A 4-dimensional Langevin approach to low-energy nuclear fission of $^{236}$U

TL;DR

This paper introduces a four-dimensional Langevin model for low-energy nuclear fission of uranium-236, accurately reproducing key observables and enabling detailed correlation analysis among fission parameters.

Contribution

The novel 4D Langevin model independently treats fragment deformations and incorporates microscopic potential energy calculations, advancing the understanding of fission fragment behaviors.

Findings

Successfully reproduces TKE(A) and its standard deviation

Reveals different deformation behaviors for light and heavy fragments

Enables multi-parametric correlation analysis among fission observables

Abstract

We developed a four-dimensional Langevin model which can treat the deformation of each fragment independently and applied it to low energy fission of 236U, the compound system of the reaction n+$^{235}$U. The potential energy is calculated with the deformed two-centerWoods-Saxon (TCWS) and the Nilsson type potential with the microscopic energy corrections following the Strutinsky method and BCS pairing. The transport coefficients are calculated by macroscopic prescriptions.

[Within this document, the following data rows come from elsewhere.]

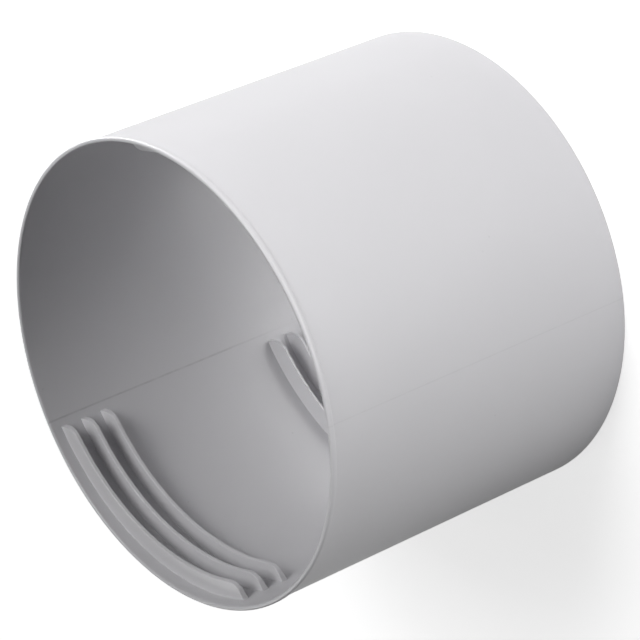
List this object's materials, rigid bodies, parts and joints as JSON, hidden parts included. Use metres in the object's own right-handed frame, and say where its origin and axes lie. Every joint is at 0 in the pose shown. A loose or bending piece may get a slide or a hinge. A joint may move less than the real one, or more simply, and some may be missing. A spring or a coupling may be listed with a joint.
{
  "type": "air conditioner hose adapter",
  "caption": "Round hose adapter for a portable air conditioner's exhaust hose: a thin moulded tube, open at both ends, with an interrupted internal thread inside each mouth.",
  "frame": {"origin": "centre of the bottom rim, on the tube's axis", "axes": "+Z along the tube's axis, towards the mouth that faces the viewer in the picture; +X towards the inner parting line"},
  "size_m": [0.154, 0.154, 0.1231],
  "materials": {
    "coupler": "satin moulded ABS, light grey"
  },
  "bodies": {
    "root": {"coupler": "coupler"}
  },
  "joints": []
}
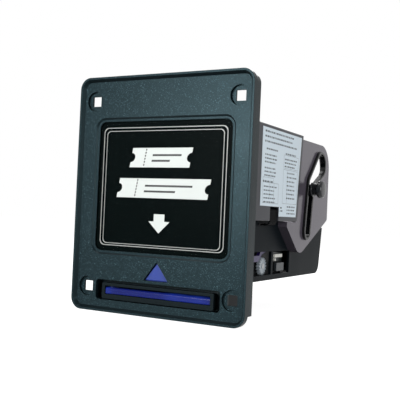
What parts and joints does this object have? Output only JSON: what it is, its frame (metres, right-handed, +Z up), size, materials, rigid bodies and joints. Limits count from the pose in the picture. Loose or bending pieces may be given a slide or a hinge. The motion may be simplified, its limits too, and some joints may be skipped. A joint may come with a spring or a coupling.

It turned out that the deformation for the light and heavy fragments behaves differently, showing a sawtooth structure similar to that of the neutron multiplicities of the individual fragments $\nu$(A). Furthermore, the measured total kinetic energy TKE(A) and its standard deviation are reproduced fairly well by the 4D Langevin model based on the TCWS potential in addition to the fission fragment mass distributions. The developed model allows a multi-parametric correlation analysis among, e.g., the three key fission observables, mass, TKE, and neutron multiplicity, which should be essential to elucidate several long-standing open problems in fission such as the sharing of the excitation energy between the fragments.